Julie Gay

Julie Gay recently completed her PhD in British literature at the Université Bordeaux Montaigne, under the supervision of Nathalie Jaëck, and among the research team CLIMAS. She holds the French “Agrégation” and is also a permanent teacher at the Université de Poitiers. She studies insularity and adventure as places of literary and geopoetic renewal, especially at the turn of the 19th century in Britain, focusing on authors such as R.L. Stevenson, Joseph Conrad, and H.G. Wells. She co-organised two symposium, one on “Vulnerability” in 2015 and the other one on “Eccentricities” in 2017 at the Université Bordeaux Montaigne, and is currently co-organising the 2020 R. L. Stevenson Conference in Bordeaux.

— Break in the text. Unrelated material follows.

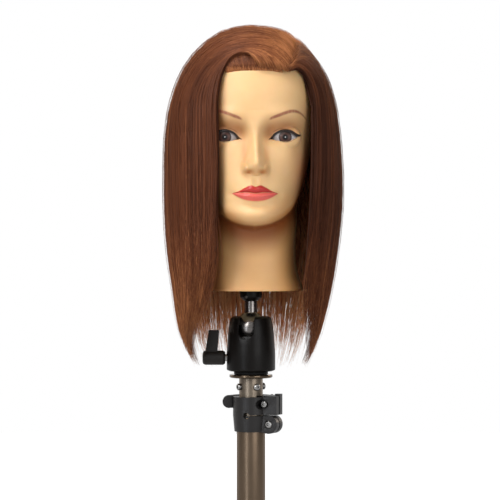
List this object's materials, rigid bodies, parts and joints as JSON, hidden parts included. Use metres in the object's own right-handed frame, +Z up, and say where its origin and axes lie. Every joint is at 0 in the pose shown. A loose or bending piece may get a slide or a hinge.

She also gave presentations at various conferences, notably at an international symposium in Strasbourg entitled “Borders and Areas of Contact in Anglophone Cultures, Literatures and art”, at the biannual R.L. Stevenson Conference in Edinburgh in 2017 and at the 2018 annual ASLS conference on the Isle of Skye, entitled “Creative Archipelagos”; she also gave a presentation at the Pacific Region IASSL conference in Honolulu in June 2019. She published two articles, one about the island as an “enclave” in the online journal Leaves, and the other about the various forms of confluences taking place in Stevenson’s “The Beach of Falesá”, in the label ERIH+ journal Cahiers Victoriens et Edouardiens. She has also written a chapter about fluid borders in Treasure Island for a volume to be published by Brill Publishers, as well as an article about late-19th century rewritings of the Robinsonade genre, to be published in the Journal of Stevenson Studies.